I had more than three decades experience writing about food and developing recipes. I would explore my culture through what I knew best, food. In the digital age, I could search the web and find basic information on the Hakka. I was surprised how easy it was. Occasionally, before computers and google I would try to find information about the Hakka and found very little. I knew the Hakka were wanderers or nomads but never realized how scattered they were. They were pockets literally all over the world. Since I grew up knowing very few Chinese, let alone Hakka, I had assumed the Hakka were a small minority. Yet once I started my research I saw world population figures ranging from thirty to one hundred twenty million. A recent figure estimates 75 million Hakka live throughout the world. Also Hakka are not a minority, but Han, part of the Chinese majority.

I found reference books that enlightened me about who the Hakka were. The Hakka share a unique history and identity. The ancestors of the Hakka were displaced from their northern home around the fourth century and led a life as homeless migrants for centuries. Between the tenth to the fourteenth century, they lived in an isolated mountainous area in Fujian province where they solidified their language, culture, and identity. As they moved south they were treated as unwelcome lowly newcomers left with poor pieces of land. This forced the Hakka to grow strong in their ability to survive in any situation through hard work, adaptation, frugality, and tenacity. They gained a reputation as being pioneers, able to establish settlements where no one else could such as in Sarawak and Sabah in the Federation of Malaysian. Even in James Michener’s  historical novel Hawaii, Dr. Whipple specifically requests Hakka laborers for his sugar plantations. When asked why, he replies “…Hakka can work…” Eventually these hardy pioneers settled throughout the world.

Hakkas are no longer just peasants. Many great political leaders were Hakka—China’s political reformer Deng Xiaoping, father of modern China Sun Yat-sen, Taiwan’s first elected president Lee Teng-hui, and Singapore’s first prime minister Lee Kuan Yew. Author Han Suyin ( Many-Splendoured Thing) and artist Lin Fengmian claim Hakka heritage. Famed couture shoe designer Jimmy Choo is a Hakka born in Malaysia. Actor and action film star Chow Yun-Fat who starred in Crouching Tiger, Hidden Dragon is a Hakka from Hong Kong. Successful Hakka restauranteur Alan Yau who created the original Michelin-starred Hakkasan in Britain was also born in Hong Kong.

Who are the Hakka?

Who are the Hakka? Simply put, you might call them China’s nomads.
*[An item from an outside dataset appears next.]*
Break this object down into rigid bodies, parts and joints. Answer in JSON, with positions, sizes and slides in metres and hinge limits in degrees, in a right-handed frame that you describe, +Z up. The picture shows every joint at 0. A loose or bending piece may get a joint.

There are many theories about their origin. The story that most Hakka embrace is that around the fourth century, invaders forced the ancestors of the Hakka from their home in north-central China, once the cradle of the Han, or Chinese civilization. They fled south in a series of migrations. During a period of relative isolation from the tenth to almost the fourteenth century in southwestern Fujian province, they solidified their culture and language.  By the time they reached the southern provinces, land was already settled so when the Hakka moved elsewhere they were considered the unwanted newcomers. The best, most fertile pieces of land were already taken. They were left with the scraps. They had no connected homeland and lived as dispersed minorities throughout Southern China.

The Hakka made the best of what they had and soon gained a reputation of being hard workers, pioneers who could survive almost anywhere. Other Chinese often looked down on the Hakka because they were migrants, unwanted newcomers, poor, independent, and clannish. In the twentieth century, the labeled them Hakka (Kejia in Mandarin) meaning guest people or family. Some Chinese called the women “big feet” because the Hakka did not follow the prevalent practice of foot-binding. It simply wasn’t practical. Women could not work in the fields with bound feet. Hakka women were feminists –independent, stubborn, strong, and hard-working.

Hakka women often wear a straw hat with a black veil attached around the edge of the brim.

By the end of the nineteenth century, the Hakka proudly claimed their identity. Contact and conflict with other ethnic groups, especially during the Taiping Revolution (1851 to 1864) and the West River Hakka-Cantonese wars, fostered an ethnic group with a shared identity.  After the wars, many Hakka left China to find a new life and escape the turbulence in their homeland. They emigrated to India, Southeast Asia, Taiwan, South America, Mauritius, North America, Tahiti, the West Indies, and many other destinations. Eventually they dispersed all over the world. Like dandelions, where ever they landed, they dug in, adapted, and flourished in their new homes.